Nos termos do art. 2º do Código de Processo Civil, “o processo começa por iniciativa da parte e se desenvolve por impulso oficial”, o que significa que a jurisdição somente pode ser exercida quando provocada.

No processo eleitoral, esse princípio tem especial relevância, pois limita a atuação do Judiciário para garantir o equilíbrio entre as partes e evitar a atuação ex officio que possa comprometer a imparcialidade do órgão julgador.

No caso em exame, o Juízo Eleitoral determinou, de ofício, a inclusão da vice-prefeita eleita no polo passivo da ação, sem que houvesse qualquer requerimento nesse sentido por parte do autor da AIJE. Trata-se de uma clara inobservância do princípio da inércia, na medida em que a ampliação subjetiva da demanda compete exclusivamente à parte autora, e não ao magistrado.
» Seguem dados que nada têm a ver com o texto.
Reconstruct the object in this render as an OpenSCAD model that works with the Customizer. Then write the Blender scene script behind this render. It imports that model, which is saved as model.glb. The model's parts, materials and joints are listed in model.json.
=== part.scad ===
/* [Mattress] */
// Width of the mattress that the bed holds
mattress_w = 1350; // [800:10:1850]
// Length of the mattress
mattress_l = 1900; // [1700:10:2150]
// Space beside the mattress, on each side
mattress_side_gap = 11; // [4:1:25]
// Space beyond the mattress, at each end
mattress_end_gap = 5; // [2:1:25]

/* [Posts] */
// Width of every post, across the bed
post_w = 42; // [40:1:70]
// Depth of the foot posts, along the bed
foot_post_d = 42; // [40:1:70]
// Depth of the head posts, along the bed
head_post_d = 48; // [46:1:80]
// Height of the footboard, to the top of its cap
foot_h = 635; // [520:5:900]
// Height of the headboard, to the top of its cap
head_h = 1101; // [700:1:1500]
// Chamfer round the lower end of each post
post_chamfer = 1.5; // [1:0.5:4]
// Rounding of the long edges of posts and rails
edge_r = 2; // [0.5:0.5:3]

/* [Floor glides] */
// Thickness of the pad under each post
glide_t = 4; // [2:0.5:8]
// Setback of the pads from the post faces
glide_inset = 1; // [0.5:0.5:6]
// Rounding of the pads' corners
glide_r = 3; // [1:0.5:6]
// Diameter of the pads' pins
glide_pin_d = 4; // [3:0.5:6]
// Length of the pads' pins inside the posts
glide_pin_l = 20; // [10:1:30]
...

Dessa forma, a decisão que determinou, de ofício, a inclusão da vice-prefeita eleita no polo passivo da AIJE, após o prazo decadencial da ação, configura manifesta ilegalidade, passível de correção por meio de mandado de segurança, conforme a exceção prevista na Súmula n. 22 do TSE.

 

ANTE O EXPOSTO, VOTO pela concessão da segurança para extinguir a AIJE n. 0600654-59.2024.6.21.0015 com resolução de mérito, nos termos do art. 487, inc. II, do CPC, ante a consumação da decadência.